= Given request =
Give back all the data exactly, line by line.

>> Start

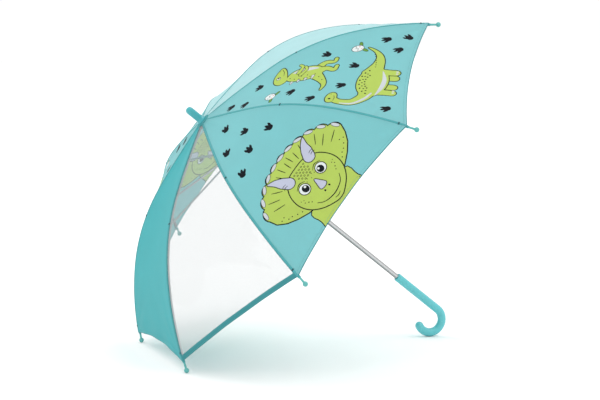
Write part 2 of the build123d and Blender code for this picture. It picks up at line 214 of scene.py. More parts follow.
class Tree:
    """A short way to write a node tree."""

    def __init__(self, name):
        self.material = bpy.data.materials.new(name)
        self.material.use_nodes = True
        self.nodes = self.material.node_tree.nodes
        self.links = self.material.node_tree.links
        self.nodes.clear()

    def add(self, kind, inputs=None, **settings):
        node = self.nodes.new(kind)
        for key, value in settings.items():
            setattr(node, key, value)
        for key, value in (inputs or {}).items():
            if isinstance(value, bpy.types.NodeSocket):
                self.links.new(value, node.inputs[key])
            else:
                node.inputs[key].default_value = value
        return node

    def math(self, operation, a, b=0.0):
        return self.add("ShaderNodeMath", {0: a, 1: b}, operation=operation).outputs[0]

    def noise(self, where, scale, detail=2.0, **more):
        inputs = {"Vector": where, "Scale": scale, "Detail": detail}
        inputs.update({key.capitalize(): value for key, value in more.items()})
        return self.add("ShaderNodeTexNoise", inputs).outputs["Fac"]

    def wave(self, where, scale, direction):
        node = self.add("ShaderNodeTexWave", {"Vector": where, "Scale": scale}, bands_direction=direction)
        return node.outputs["Fac"]

    def bump(self, height, strength, distance, **over):
        inputs = {"Height": height, "Strength": strength, "Distance": distance}
        inputs.update({key.capitalize(): value for key, value in over.items()})
        return self.add("ShaderNodeBump", inputs).outputs[0]

    def on_cloth(self):
        return self.add("ShaderNodeUVMap", uv_map="flat").outputs[0]

    def on_object(self):
        return self.add("ShaderNodeTexCoord").outputs["Object"]

    def blend(self, share, a, b):
        return self.add("ShaderNodeMixShader", {0: share, 1: a, 2: b}).outputs[0]

    def mix(self, share, a, b):
        node = self.add("ShaderNodeMix", data_type="RGBA")
        for socket, value in ((node.inputs[0], share), (node.inputs[6], a), (node.inputs[7], b)):
            if isinstance(value, bpy.types.NodeSocket):
                self.links.new(value, socket)
            elif isinstance(value, tuple):
                socket.default_value = (*value[:3], 1)
            else:
                socket.default_value = value
        return node.outputs[2]

    def finish(self, shader):
        self.add("ShaderNodeOutputMaterial", {"Surface": shader})
        return self.material


def scaled(rgb, k):
    return tuple(min(1.0, c * k) for c in rgb)


def cloth(name, rgb, through=0.3, rough=0.62, pitch=0.55, flat=True, print_coat=False):
    """Woven cloth, with its threads pitch millimetres apart; through is the share of light that passes."""
    t = Tree(name)
    colour = linear(rgb)
    where = t.on_cloth() if flat else t.on_object()
    scale = 2 * pi / (20 * pitch * MM)
    weave = t.math("MULTIPLY", t.wave(where, scale, "X"), t.wave(where, scale, "Y"))
    slub = t.noise(where, 900.0, 3.0)
    tone = t.noise(where, 14.0, 4.0)
    body = t.mix(tone, scaled(colour, 0.93), scaled(colour, 1.06))
    body = t.mix(t.math("MULTIPLY", slub, 0.25), body, scaled(colour, 1.18))
    # Darker in the gaps between the threads: painted shade in the weave's hollows.
    body = t.mix(t.math("MULTIPLY", t.math("SUBTRACT", 1.0, weave), 0.16), body, scaled(colour, 0.62))
    coarse = t.bump(weave, 0.3, 0.00008)
    fine = t.bump(slub, 0.15, 0.0001, normal=coarse)
    roughness = t.math("ADD", t.math("MULTIPLY", slub, 0.14), rough - 0.07)
    face = t.add("ShaderNodeBsdfPrincipled", {
        "Base Color": body, "Roughness": roughness, "Normal": fine,
        "Sheen Weight": 0.0 if print_coat else 0.14, "Sheen Roughness": 0.4,
        "Specular IOR Level": 0.12 if print_coat else 0.3}).outputs[0]
    glow = t.add("ShaderNodeBsdfTranslucent", {"Color": body, "Normal": fine}).outputs[0]
    return t.finish(t.blend(through, face, glow))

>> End

= Finished task =
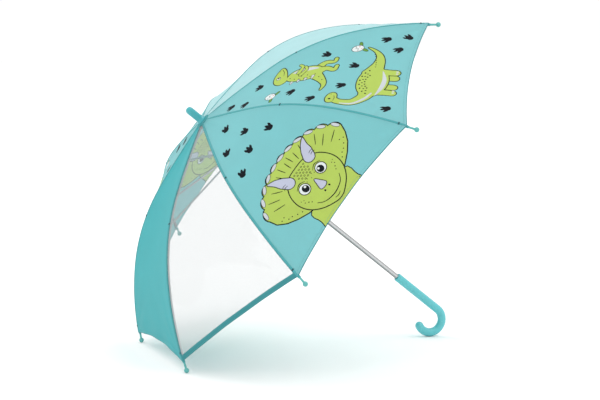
Write part 2 of the build123d and Blender code for this picture. It picks up at line 214 of scene.py. More parts follow.
class Tree:
    """A short way to write a node tree."""

    def __init__(self, name):
        self.material = bpy.data.materials.new(name)
        self.material.use_nodes = True
        self.nodes = self.material.node_tree.nodes
        self.links = self.material.node_tree.links
        self.nodes.clear()

    def add(self, kind, inputs=None, **settings):
        node = self.nodes.new(kind)
        for key, value in settings.items():
            setattr(node, key, value)
        for key, value in (inputs or {}).items():
            if isinstance(value, bpy.types.NodeSocket):
                self.links.new(value, node.inputs[key])
            else:
                node.inputs[key].default_value = value
        return node

    def math(self, operation, a, b=0.0):
        return self.add("ShaderNodeMath", {0: a, 1: b}, operation=operation).outputs[0]

    def noise(self, where, scale, detail=2.0, **more):
        inputs = {"Vector": where, "Scale": scale, "Detail": detail}
        inputs.update({key.capitalize(): value for key, value in more.items()})
        return self.add("ShaderNodeTexNoise", inputs).outputs["Fac"]

    def wave(self, where, scale, direction):
        node = self.add("ShaderNodeTexWave", {"Vector": where, "Scale": scale}, bands_direction=direction)
        return node.outputs["Fac"]

    def bump(self, height, strength, distance, **over):
        inputs = {"Height": height, "Strength": strength, "Distance": distance}
        inputs.update({key.capitalize(): value for key, value in over.items()})
        return self.add("ShaderNodeBump", inputs).outputs[0]

    def on_cloth(self):
        return self.add("ShaderNodeUVMap", uv_map="flat").outputs[0]

    def on_object(self):
        return self.add("ShaderNodeTexCoord").outputs["Object"]

    def blend(self, share, a, b):
        return self.add("ShaderNodeMixShader", {0: share, 1: a, 2: b}).outputs[0]

    def mix(self, share, a, b):
        node = self.add("ShaderNodeMix", data_type="RGBA")
        for socket, value in ((node.inputs[0], share), (node.inputs[6], a), (node.inputs[7], b)):
            if isinstance(value, bpy.types.NodeSocket):
                self.links.new(value, socket)
            elif isinstance(value, tuple):
                socket.default_value = (*value[:3], 1)
            else:
                socket.default_value = value
        return node.outputs[2]

    def finish(self, shader):
        self.add("ShaderNodeOutputMaterial", {"Surface": shader})
        return self.material


def scaled(rgb, k):
    return tuple(min(1.0, c * k) for c in rgb)


def cloth(name, rgb, through=0.3, rough=0.62, pitch=0.55, flat=True, print_coat=False):
    """Woven cloth, with its threads pitch millimetres apart; through is the share of light that passes."""
    t = Tree(name)
    colour = linear(rgb)
    where = t.on_cloth() if flat else t.on_object()
    scale = 2 * pi / (20 * pitch * MM)
    weave = t.math("MULTIPLY", t.wave(where, scale, "X"), t.wave(where, scale, "Y"))
    slub = t.noise(where, 900.0, 3.0)
    tone = t.noise(where, 14.0, 4.0)
    body = t.mix(tone, scaled(colour, 0.93), scaled(colour, 1.06))
    body = t.mix(t.math("MULTIPLY", slub, 0.25), body, scaled(colour, 1.18))
    # Darker in the gaps between the threads: painted shade in the weave's hollows.
    body = t.mix(t.math("MULTIPLY", t.math("SUBTRACT", 1.0, weave), 0.16), body, scaled(colour, 0.62))
    coarse = t.bump(weave, 0.3, 0.00008)
    fine = t.bump(slub, 0.15, 0.0001, normal=coarse)
    roughness = t.math("ADD", t.math("MULTIPLY", slub, 0.14), rough - 0.07)
    face = t.add("ShaderNodeBsdfPrincipled", {
        "Base Color": body, "Roughness": roughness, "Normal": fine,
        "Sheen Weight": 0.0 if print_coat else 0.14, "Sheen Roughness": 0.4,
        "Specular IOR Level": 0.12 if print_coat else 0.3}).outputs[0]
    glow = t.add("ShaderNodeBsdfTranslucent", {"Color": body, "Normal": fine}).outputs[0]
    return t.finish(t.blend(through, face, glow))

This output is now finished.